Safeguarding-Square.jpg For many organisations that are dealing with children and vulnerable adults, safeguarding is a key challenge.  When recruiting for posts working with vulnerable young people and adults the interviewing and selection process is critical. Having a clear process that adds extra rigour to the selection process by identifying negative behavioural indicators is vital.

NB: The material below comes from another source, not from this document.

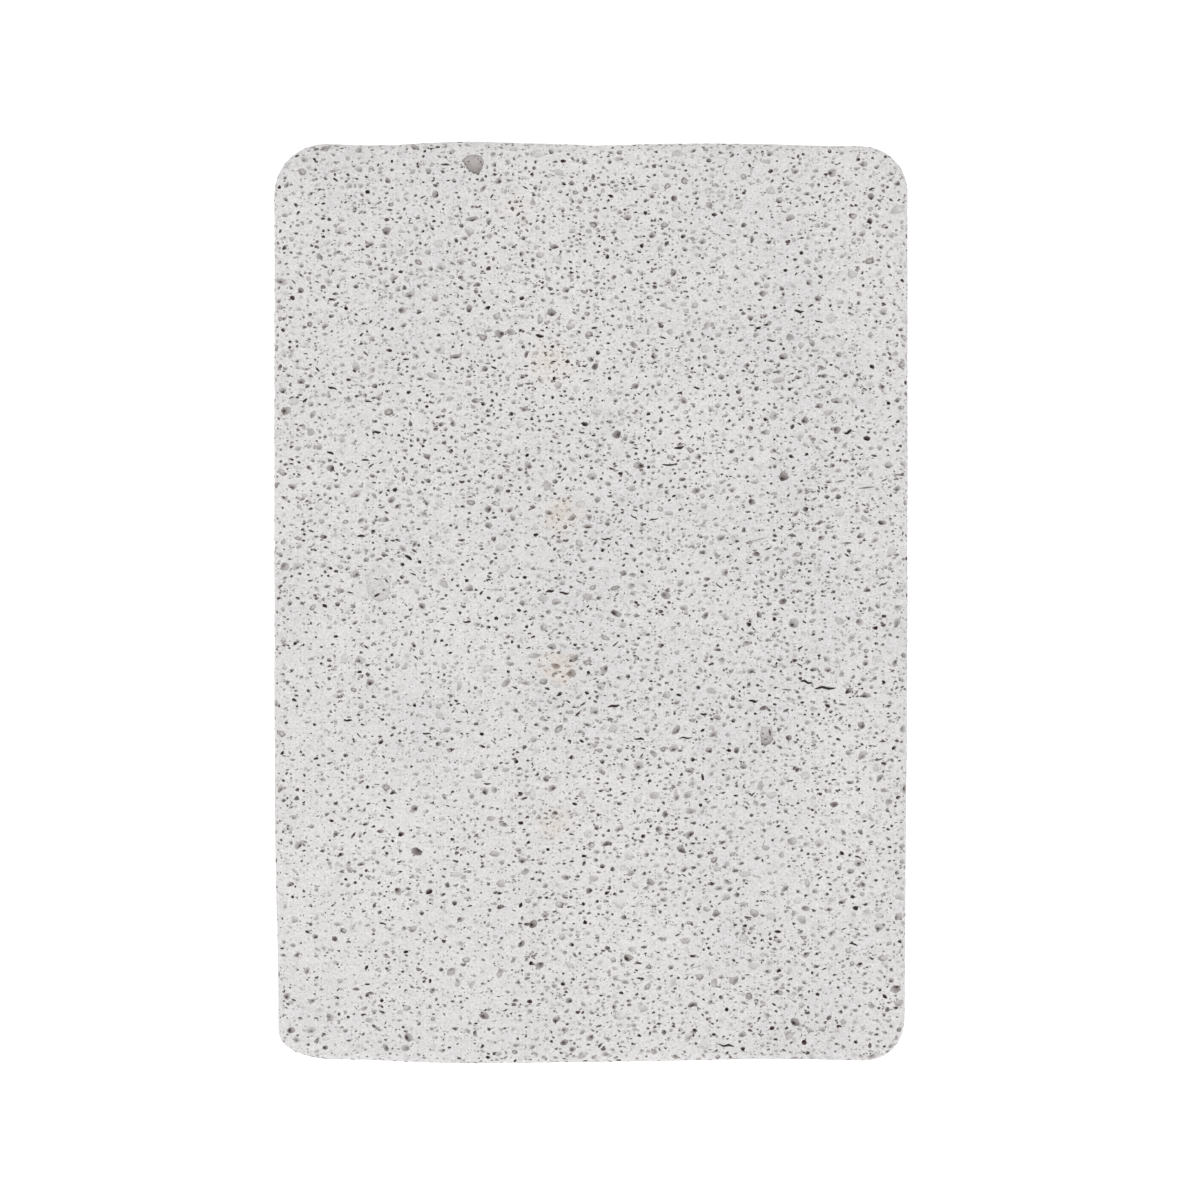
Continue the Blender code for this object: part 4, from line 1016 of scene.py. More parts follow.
SEAM_STEP = 0.6  # along the seam between the halves
SEAM_WAVES = ((23, 0.35, 0.4), (37, 0.30, 2.1), (61, 0.25, 4.4))  # number round it, height, phase
WEATHER_SIZE = 7.0  # of a worn patch
WEATHER_DEPTH = 0.05
CHART_TOLERANCE = 1e-6  # points closer than this count as one
CHART_MARGIN = 2.0  # round each half on the texture map


def seam_wander(share: float) -> float:
    """Return how far the seam strays from mid height, at a share of the way round."""
    return sum(height * math.sin(math.tau * count * share + phase) for count, height, phase in SEAM_WAVES)


def weathering(place: Vector) -> float:
    """Return how deep the surface is worn at a place, a few hundredths of a millimetre at most."""
    return WEATHER_DEPTH * (0.5 + 0.5 * noise.noise(place / WEATHER_SIZE))


@dataclass
class SkinMesh:
    """The points and faces of the whole skin as they are made."""

    places: list[tuple[float, float, float]] = field(default_factory=list)
    # the points' places on their half's chart
    charts: list[tuple[float, float]] = field(default_factory=list)
    faces: list[tuple[int, int, int]] = field(default_factory=list)
    # the painted shade at each corner of each face, dark in the pores
    shades: list[tuple[float, float, float]] = field(default_factory=list)
    rims: list[tuple[int, int]] = field(default_factory=list)  # the crisp edges round pores

    def add(self, place: Vector, chart: tuple[float, float]) -> int:
        """Add a point.

        Args:
            place: Where it is.
            chart: Where it is on its half's chart.

        Returns:
            The point's number.
        """
        self.places.append((place.x, place.y, place.z))
        self.charts.append(chart)
        return len(self.places) - 1


@dataclass(frozen=True)
class Laid:
    """A point laid on the skin."""

    place: Vector
    chart: tuple[float, float]
    out: Vector  # the way out of the stone


@dataclass
class HalfSkin:
    """A face with its rounded edge and the half of the sides that it meets."""

    form: SlabForm
    rim: Rim
    plan: HalfPlan
    skin: SkinMesh
    habit: Habit = Habit()
    openness: Openness = Openness()
    style: CutStyle = CutStyle()
    net: FillNet = FillNet()

    def __post_init__(self) -> None:
        """Start with no pores."""
        self.rng = random.Random(self.plan.seed)
        self.crowd = Crowd(self.rim, self.plan.dishes)
        self.arc = self.form.edge * math.pi / 2

    # -- places --

    def _at_height(self, x: float, y: float, under: float, out: Vector) -> tuple[Vector, Vector]:
        """Turn a place measured down from this half's face into one in the frame.

        Args:
            x: The place along X.
            y: The place along Y.
            under: How far it is under the face.
            out: The way out of the stone as if the face looked up.

        Returns:
            The place and the way out there.
        """
        if self.plan.upward:
            place = Vector((x, y, self.form.thickness - under))
        else:
            place = Vector((x, y, under))
            out = Vector((out.x, out.y, -out.z))
        return place - out * weathering(place), out

    def on_flat(self, x: float, y: float) -> Laid:
        """Lay a point on the flat of the face."""
        place, out = self._at_height(x, y, 0.0, Vector((0.0, 0.0, 1.0)))
        return Laid(place, (x, y), out)

    def past_rim(self, along: float, past: float) -> Laid:
        """Lay a point near the rim, on the rounded edge or on the side.

        Args:
            along: The distance along the rim.
            past: The distance past it, over the surface.

        Returns:
            The point on the skin.
        """
        x, y, out_x, out_y = self.rim.at(along)
        chart = (x + out_x * past, y + out_y * past)
        if past <= 0.0:
            return self.on_flat(*chart)
        bend = min(past / self.form.edge, math.pi / 2)
        reach = self.form.edge * math.sin(bend)
        under = self.form.edge * (1.0 - math.cos(bend)) + max(past - self.arc, 0.0)
        out = Vector((out_x * math.sin(bend), out_y * math.sin(bend), math.cos(bend)))
        place, out = self._at_height(x + out_x * reach, y + out_y * reach, under, out)
        return Laid(place, chart, out)

    def lay(self, spot: Spot, u: float, v: float) -> Laid:
        """Lay a point at an offset from a spot.

        Args:
            spot: The spot.
            u: The offset along the spot's first direction.
            v: The offset along its second.

        Returns:
            The point on the skin.
        """
        if spot.on_rim:
            return self.past_rim(spot.along + u, spot.past - v)
        return self.on_flat(spot.x + u, spot.y + v)

    def spot_on_flat(self, x: float, y: float) -> Spot:
        """Make a spot of a place of the face, tied to the rim where that is near.

        Args:
            x: The place along X.
            y: The place along Y.

        Returns:
            The spot.
        """
        along, past = self.rim.locate(x, y)
        if past < -self.habit.flat_margin:
            return Spot(x, y)
        return self.spot_past_rim(along, past)

    def spot_past_rim(self, along: float, past: float) -> Spot:
        """Make a spot of a place near the rim or past it.

        Args:
            along: The distance along the rim.
            past: The distance past it, over the surface.

        Returns:
            The spot.
        """
        x, y, out_x, out_y = self.rim.at(along)
        tilt = math.atan2(out_x, -out_y)
        return Spot(x + out_x * past, y + out_y * past, along % self.rim.length, past, True, tilt)

    def seam_past(self, along: float) -> float:
        """Measure how far past the rim the seam between the halves lies.

        Args:
            along: The distance along the rim.

        Returns:
            The distance past it, over the surface.
        """
        height = self.form.thickness / 2 + seam_wander(along / self.rim.length)
        under = self.form.thickness - height if self.plan.upward else height
        return self.arc + under - self.form.edge

    # -- sowing --

    def _mean_width(self, sowing: Sowing) -> float:
        """Draw the mean width of a pore."""
        return min(sowing.least + self.rng.expovariate(1.0 / sowing.spread), sowing.most)

    def _kind_for(self, width: float) -> PoreKind:
        """Draw a kind of pore.

        Args:
            width: The pore's mean width.

        Returns:
            A kind that is sown at that width.
        """
        for mix in KIND_MIXES:
            if width < mix.below:
                return self.rng.choices(list(mix.shares), list(mix.shares.values()))[0]
        return PoreKind.BOWL

    def _random_pore(self, spot: Spot, width: float) -> Pore:
        """Make a pore that lies with the rock's grain.

        Args:
            spot: Its place.
            width: Its mean width.

        Returns:
            The pore.
        """
        habit = self.habit
        stretch = max(1.0, self.rng.gauss(*habit.stretch))
        turn = flow_turn(spot.x, spot.y) - spot.tilt + math.radians(self.rng.gauss(0.0, habit.swing))
        if spot.past > self.arc / 2:
            stretch = 1.0 + (stretch - 1.0) * math.cos(spot.tilt) ** 2
            turn = math.radians(self.rng.gauss(0.0, habit.wall_swing))
        kind = self._kind_for(width)
        if kind is PoreKind.STROKE and not spot.on_rim:
            stretch *= self.rng.uniform(*habit.stroke)
        root = math.sqrt(stretch)
        tones = habit.deep_tones if kind.mouth_shade > habit.deep_from else habit.tones
        return Pore(spot, width * root, width / root, turn, kind, self.rng.uniform(*tones))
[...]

A group of key managers involved in recruitment and selection were asked to review the existing selection processes.  Information was gathered on the number of interviewees,  the number of appointments, and the reasons why panels recommended not offering a post because the applicant was deemed 'not safe'. Using this data a range of questions were designed to elicit information about behavioural traits.

Specific  Outcomes

Existing practise using behavioural interviews showed that

  • they were carried out on two or three preferred candidates following the completion of 'traditional' interview and assessments (depending on how many candidates were taken through and how long the interview lasted this could consume an additional 2 and 24 hours of management time for each post)
  • they were conducted by 2 managers using 6 sets of questions and that some of the questions were very similar offering the potential to reduce the questions being asked and shorten the interviews.
  • it was common that they took between one and two hours for each candidate
  • the number of people trained to carry out behavioural interviewing had dwindled placing a considerable time burden on those remaining
  • there had been no safeguarding allegations made against staff during the period behavioural interviewing was carried out.
  • if behavioural interviewing could be somehow incorporated into the selection process it offered the potential of only inviting potentially 'safe' candidates for traditional interview.


Key Learning

  1. Behavioural interviewing must be retained by the organisation but preferably in a more streamlined format
  2. That an 'on-line' approach to initial selection of candidates incorporated elements of behavioural interviewing would help sift out unsuitable candidates before traditional interviewing and assessments were conducted.
  3. The value of behavioural interviewing is in narrative responses to questions posed and does not lend itself to multiple choice type responses.

Lasting Benefits

  • Clients using on-line behavioural questioning can expect to
    demonstrably increase the safeguarding checks within the recruitment and selection processes
  • increase the calibre of the candidates that are invited to attend formal interview and assessment centres
  • reduce the time and associated costs of behavioural interviewing over manual methods 

Key Learning

  1. On-line safeguarding questioning as part of the application process will visibly promote the organisation's embedding of Safer Recruitment techniques to all.
  2. Organisations will achieve considerable time savings of managers previously used intensively in post-interview screening.
  3. Comparison of candidate responses to questions can be more easily achieved when recorded via an on-line process rather than by manual note taking during interviews.